É um jogo muito simples, até meio bobo, de apontar que os monstros de verdade não são os de chifres, escamas ou madeira, mas os de farda, ternos, batas e batinas. Mas o que de fato cativa em seu cinema é como tudo isso não se prende apenas na instância narrativa, mas escorre por toda sua linguagem cinematográfica. Del Toro opera uma desmonstrualização não só de personagens, mas também da imagem.

As sombras, o soturno, as texturas pegajosas, as anatomias desfiguradas e os movimentos corporais estranhos, o sangue, os lugares inóspitos, tudo recebe um tratamento imagético que passa pela lente do encantamento e do fascínio, longe da hostilidade que lhes deveriam ser naturais.

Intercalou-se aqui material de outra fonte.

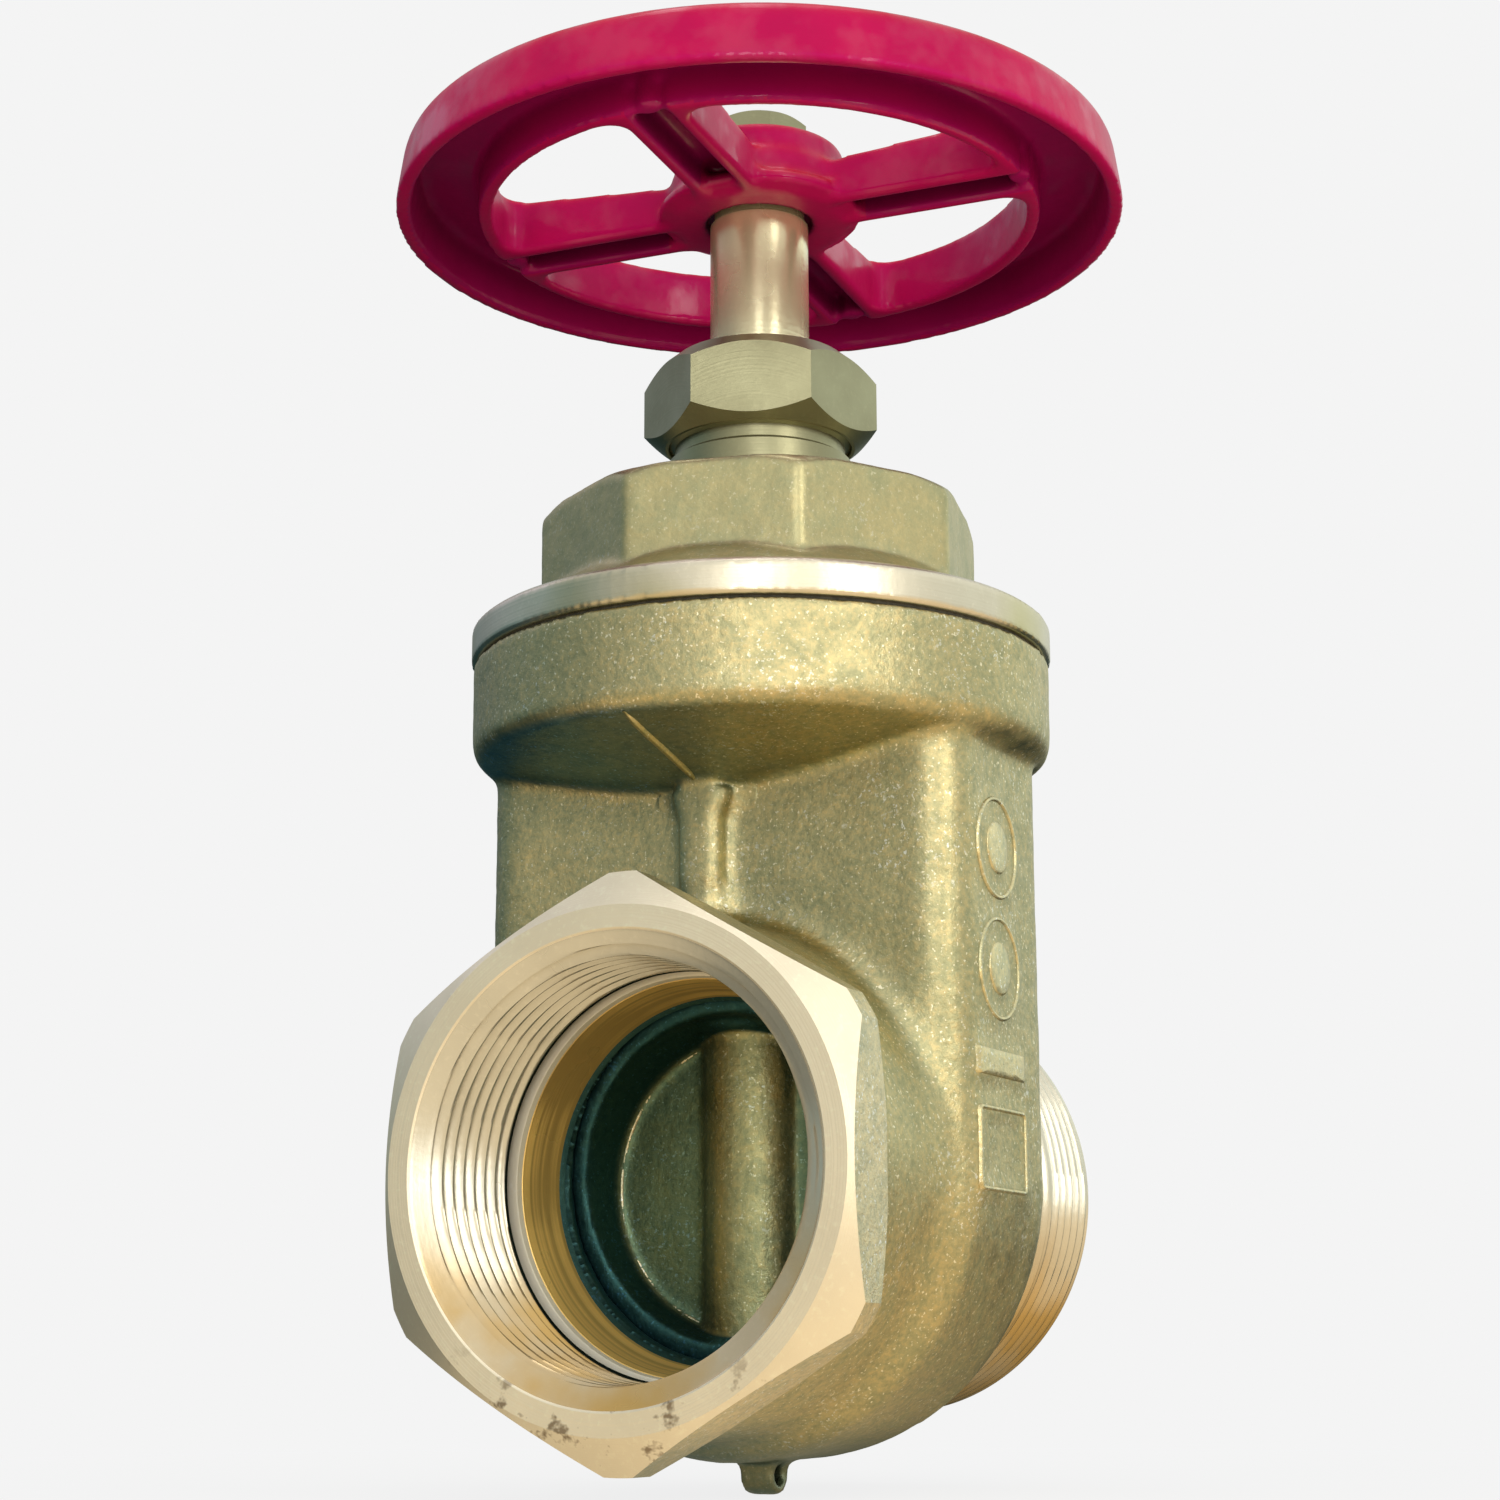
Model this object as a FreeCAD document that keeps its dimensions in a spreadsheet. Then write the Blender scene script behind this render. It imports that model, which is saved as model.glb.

A plasticidade do mundo apresentado também passa pela inocência que converte o dito feio em belo.

A partir de então, a inocência se torna uma forma de inteligência e de percepção desse mundo. Elisa (A Forma da Água), Ofelia (O Labirinto do Fauno), Liz Sherman (Hellboy), Pinóquio e Gepeto acabam sendo grandes pontos de sintonia com esse mundo desmonstrualizadoi, que transforma o estranho em belo e romântico.

E isso não os reduz a ingenuidade ou a leveza de ser. Pelo contrário, seus traumas são profundos, há raiva, erotismo e melancolia em suas vidas. Mas a forma de lidar com esses demônios acaba vindo pelo abraço ao outro abjeto, em melodramas que cativam até com uma certa simplicidade emocional, mas impulsionados por toda uma imagem que ressoa suas formas de estar no mundo.

É algo que está presente nos mais diversos gêneros que Del Toro decidiu se aventurar. Em diferentes medidas, há algo disso em um filme sobre robôs gigantes saindo na mão com monstros gigantes ou na história de um boneco de madeira que ganha vida.

Nesse sentido, Pinóquio acaba sendo uma das abordagens mais diretas e frontais desses elementos que lhe são muito caros. A dureza dos movimentos, o contraste entre os traumas e a descoberta do mundo, o fascínio pela arte e a imaginação como lugar seguro, tudo é mais um mundo desmonstrualizado por meio da inocência enquanto linguagem fílmica. Mais do que nunca, fica a sensação de se tratar de uma grande criança serelepe brincando de fazer filmes bonitos.